═══ Data block

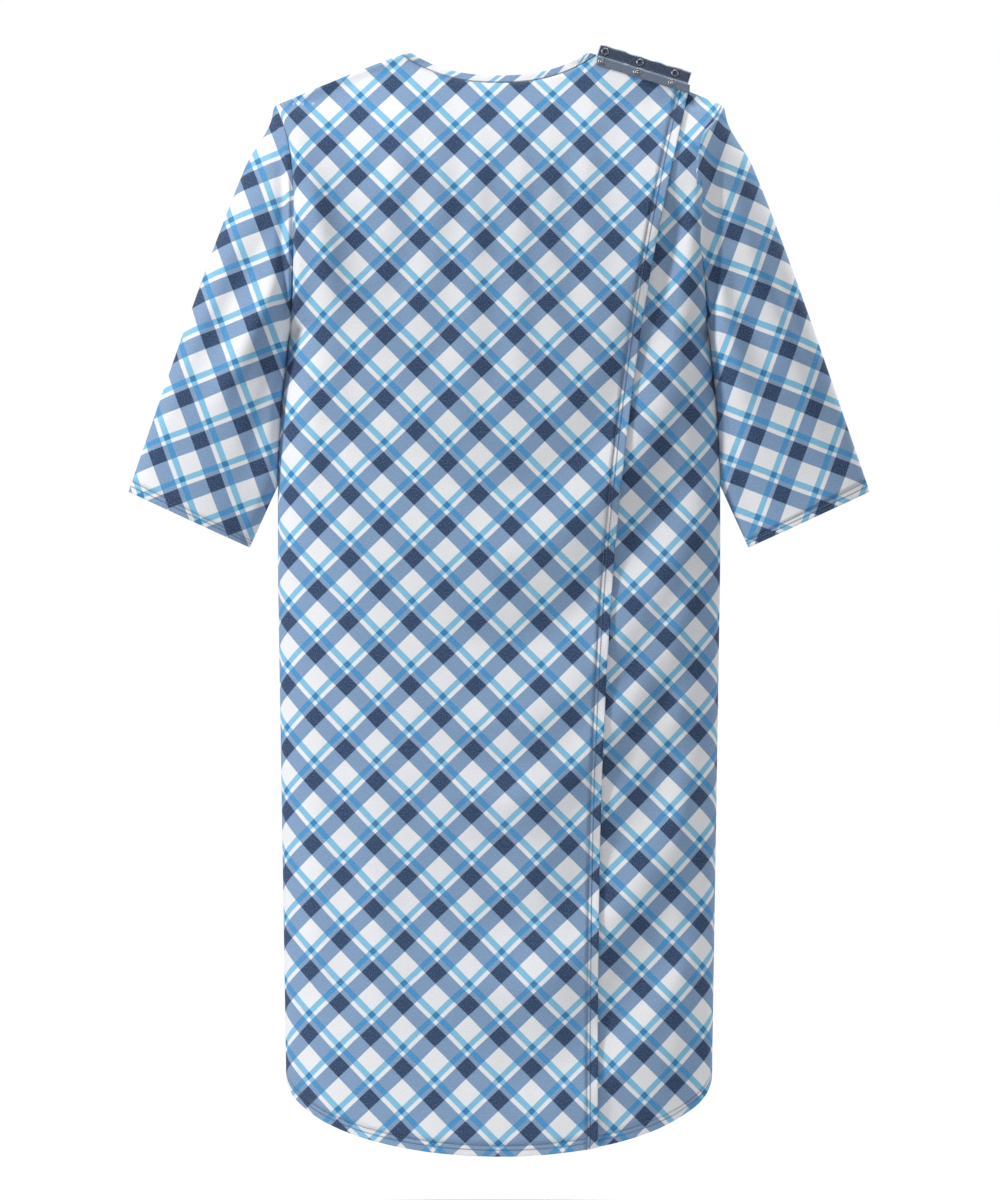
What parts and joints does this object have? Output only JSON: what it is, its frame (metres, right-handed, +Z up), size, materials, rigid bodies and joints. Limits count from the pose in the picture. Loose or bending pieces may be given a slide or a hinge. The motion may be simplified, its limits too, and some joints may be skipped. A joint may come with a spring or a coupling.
{
  "type": "patient gown",
  "caption": "Open-back patient gown with wide elbow-length sleeves, a bound round neck, lapped back panels, a snap closure over one shoulder and a curved hem.",
  "frame": {"origin": "midway between the neck ends of the two shoulders, where a hanger or a person carries the gown", "axes": "+Z up, the open back faces -Y, +X to the right seen from the back"},
  "size_m": [0.811, 0.1163, 1.2108],
  "materials": {
    "plaid_cloth": "brushed cotton flannel, printed bias plaid",
    "plaid_hem": "the same cloth turned up and twin-needle stitched",
    "plaid_binding": "the same cloth folded over the neck edge",
    "seam_allowance": "inside of the cloth, overlocked",
    "navy_tape": "dark twill tape",
    "grey_tape": "grey twill tape",
    "snap_metal": "plated ring snap"
  },
  "bodies": {
    "gown_body": {"front_panel": "plaid_cloth", "left_back_side": "plaid_cloth", "right_back_side": "plaid_cloth", "front_hem": "plaid_hem", "left_side_hem": "plaid_hem", "right_side_hem": "plaid_hem", "front_neck_binding": "plaid_binding", "left_shoulder_seam": "seam_allowance", "right_shoulder_seam": "seam_allowance", "left_side_seam": "seam_allowance", "right_side_seam": "seam_allowance", "left_armhole_seam": "seam_allowance", "right_armhole_seam": "seam_allowance"},
    "outer_flap": {"outer_back_flap": "plaid_cloth", "outer_flap_hem": "plaid_hem", "outer_edge_facing": "plaid_hem", "outer_neck_binding": "plaid_binding", "flap_snap_tape": "grey_tape", "snap_studs": "snap_metal", "stud_rings": "snap_metal"},
    "under_flap": {"under_back_flap": "plaid_cloth", "under_flap_hem": "plaid_hem", "under_edge_facing": "plaid_hem", "under_neck_binding": "plaid_binding"},
    "left_sleeve_part": {"left_sleeve": "plaid_cloth", "left_sleeve_hem": "plaid_hem", "left_underarm_seam": "seam_allowance"},
    "right_sleeve_part": {"right_sleeve": "plaid_cloth", "right_sleeve_hem": "plaid_hem", "right_underarm_seam": "seam_allowance"},
    "lap_part": {"shoulder_lap": "plaid_cloth", "lap_snap_tape": "navy_tape", "snap_sockets": "snap_metal", "socket_rings": "snap_metal"}
  },
  "joints": [
    {"name": "outer_flap_swing", "type": "hinge", "parent": "gown_body", "child": "outer_flap", "pos_m": [-0.106, -0.058, -0.0023], "axis": [-0.072, -0.0026, -0.9974], "range_deg": [0, 110]},
    {"name": "under_flap_swing", "type": "hinge", "parent": "gown_body", "child": "under_flap", "pos_m": [0.106, -0.0525, -0.0023], "axis": [-0.072, 0.0021, 0.9974], "range_deg": [0, 110]},
    {"name": "left_sleeve_swing", "type": "hinge", "parent": "gown_body", "child": "left_sleeve_part", "pos_m": [-0.2452, 0, -0.057], "axis": [0, 1, 0], "range_deg": [0, 60]},
    {"name": "right_sleeve_swing", "type": "hinge", "parent": "gown_body", "child": "right_sleeve_part", "pos_m": [0.2452, 0, -0.057], "axis": [0, -1, 0], "range_deg": [0, 60]},
    {"name": "shoulder_lap_fold", "type": "hinge", "parent": "gown_body", "child": "lap_part", "pos_m": [0.106, -0.0057, -0.00134], "axis": [0.9553, 0, -0.2955], "range_deg": [0, 172]}
  ],
  "couplings": [
    {"joint": "under_flap_swing", "follows": "outer_flap_swing", "ratio": 1}
  ]
}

══════

● **What the task asks**: Extract the data in full. Keep it word for word.

● **Written solution**:
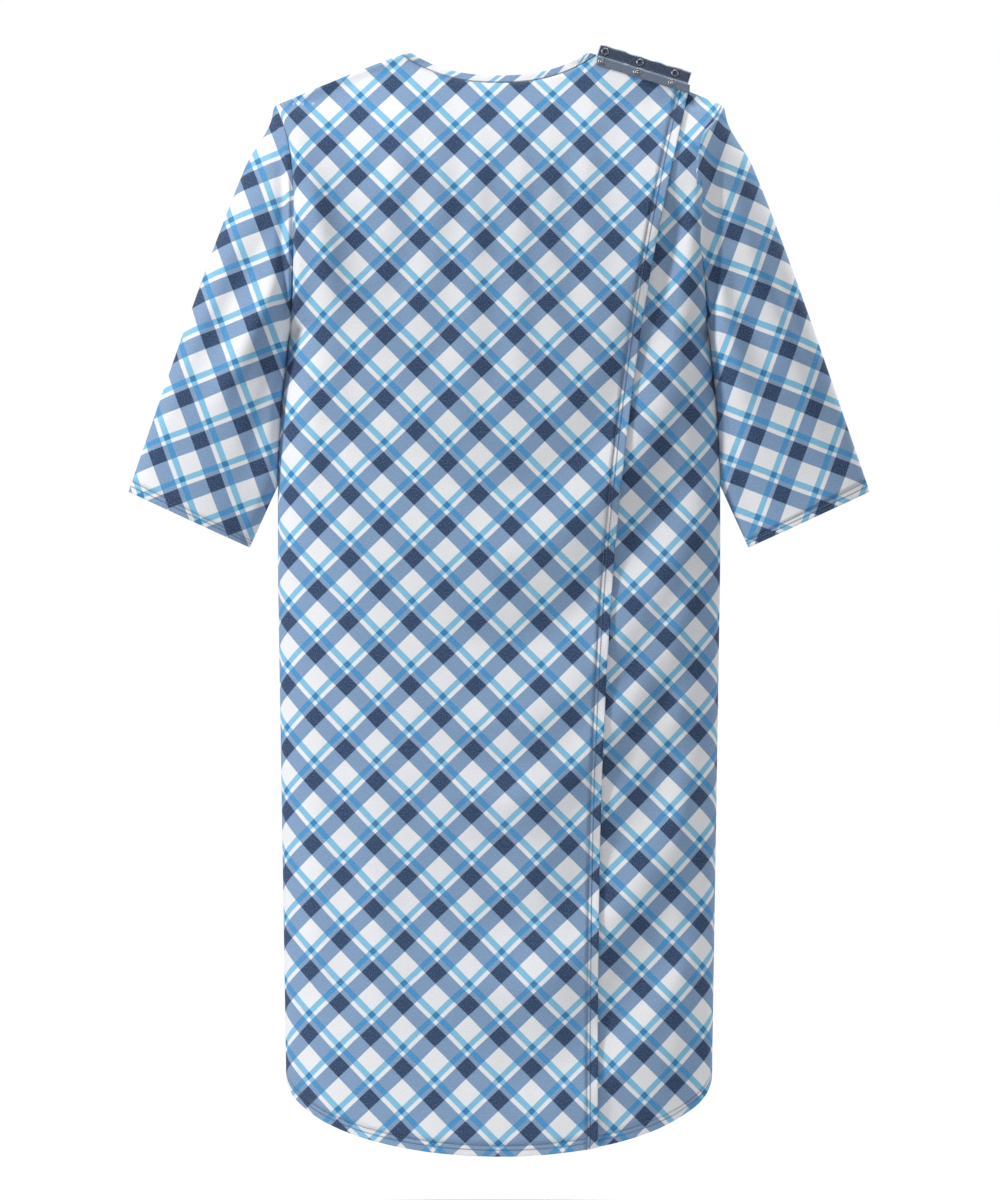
What parts and joints does this object have? Output only JSON: what it is, its frame (metres, right-handed, +Z up), size, materials, rigid bodies and joints. Limits count from the pose in the picture. Loose or bending pieces may be given a slide or a hinge. The motion may be simplified, its limits too, and some joints may be skipped. A joint may come with a spring or a coupling.
{
  "type": "patient gown",
  "caption": "Open-back patient gown with wide elbow-length sleeves, a bound round neck, lapped back panels, a snap closure over one shoulder and a curved hem.",
  "frame": {"origin": "midway between the neck ends of the two shoulders, where a hanger or a person carries the gown", "axes": "+Z up, the open back faces -Y, +X to the right seen from the back"},
  "size_m": [0.811, 0.1163, 1.2108],
  "materials": {
    "plaid_cloth": "brushed cotton flannel, printed bias plaid",
    "plaid_hem": "the same cloth turned up and twin-needle stitched",
    "plaid_binding": "the same cloth folded over the neck edge",
    "seam_allowance": "inside of the cloth, overlocked",
    "navy_tape": "dark twill tape",
    "grey_tape": "grey twill tape",
    "snap_metal": "plated ring snap"
  },
  "bodies": {
    "gown_body": {"front_panel": "plaid_cloth", "left_back_side": "plaid_cloth", "right_back_side": "plaid_cloth", "front_hem": "plaid_hem", "left_side_hem": "plaid_hem", "right_side_hem": "plaid_hem", "front_neck_binding": "plaid_binding", "left_shoulder_seam": "seam_allowance", "right_shoulder_seam": "seam_allowance", "left_side_seam": "seam_allowance", "right_side_seam": "seam_allowance", "left_armhole_seam": "seam_allowance", "right_armhole_seam": "seam_allowance"},
    "outer_flap": {"outer_back_flap": "plaid_cloth", "outer_flap_hem": "plaid_hem", "outer_edge_facing": "plaid_hem", "outer_neck_binding": "plaid_binding", "flap_snap_tape": "grey_tape", "snap_studs": "snap_metal", "stud_rings": "snap_metal"},
    "under_flap": {"under_back_flap": "plaid_cloth", "under_flap_hem": "plaid_hem", "under_edge_facing": "plaid_hem", "under_neck_binding": "plaid_binding"},
    "left_sleeve_part": {"left_sleeve": "plaid_cloth", "left_sleeve_hem": "plaid_hem", "left_underarm_seam": "seam_allowance"},
    "right_sleeve_part": {"right_sleeve": "plaid_cloth", "right_sleeve_hem": "plaid_hem", "right_underarm_seam": "seam_allowance"},
    "lap_part": {"shoulder_lap": "plaid_cloth", "lap_snap_tape": "navy_tape", "snap_sockets": "snap_metal", "socket_rings": "snap_metal"}
  },
  "joints": [
    {"name": "outer_flap_swing", "type": "hinge", "parent": "gown_body", "child": "outer_flap", "pos_m": [-0.106, -0.058, -0.0023], "axis": [-0.072, -0.0026, -0.9974], "range_deg": [0, 110]},
    {"name": "under_flap_swing", "type": "hinge", "parent": "gown_body", "child": "under_flap", "pos_m": [0.106, -0.0525, -0.0023], "axis": [-0.072, 0.0021, 0.9974], "range_deg": [0, 110]},
    {"name": "left_sleeve_swing", "type": "hinge", "parent": "gown_body", "child": "left_sleeve_part", "pos_m": [-0.2452, 0, -0.057], "axis": [0, 1, 0], "range_deg": [0, 60]},
    {"name": "right_sleeve_swing", "type": "hinge", "parent": "gown_body", "child": "right_sleeve_part", "pos_m": [0.2452, 0, -0.057], "axis": [0, -1, 0], "range_deg": [0, 60]},
    {"name": "shoulder_lap_fold", "type": "hinge", "parent": "gown_body", "child": "lap_part", "pos_m": [0.106, -0.0057, -0.00134], "axis": [0.9553, 0, -0.2955], "range_deg": [0, 172]}
  ],
  "couplings": [
    {"joint": "under_flap_swing", "follows": "outer_flap_swing", "ratio": 1}
  ]
}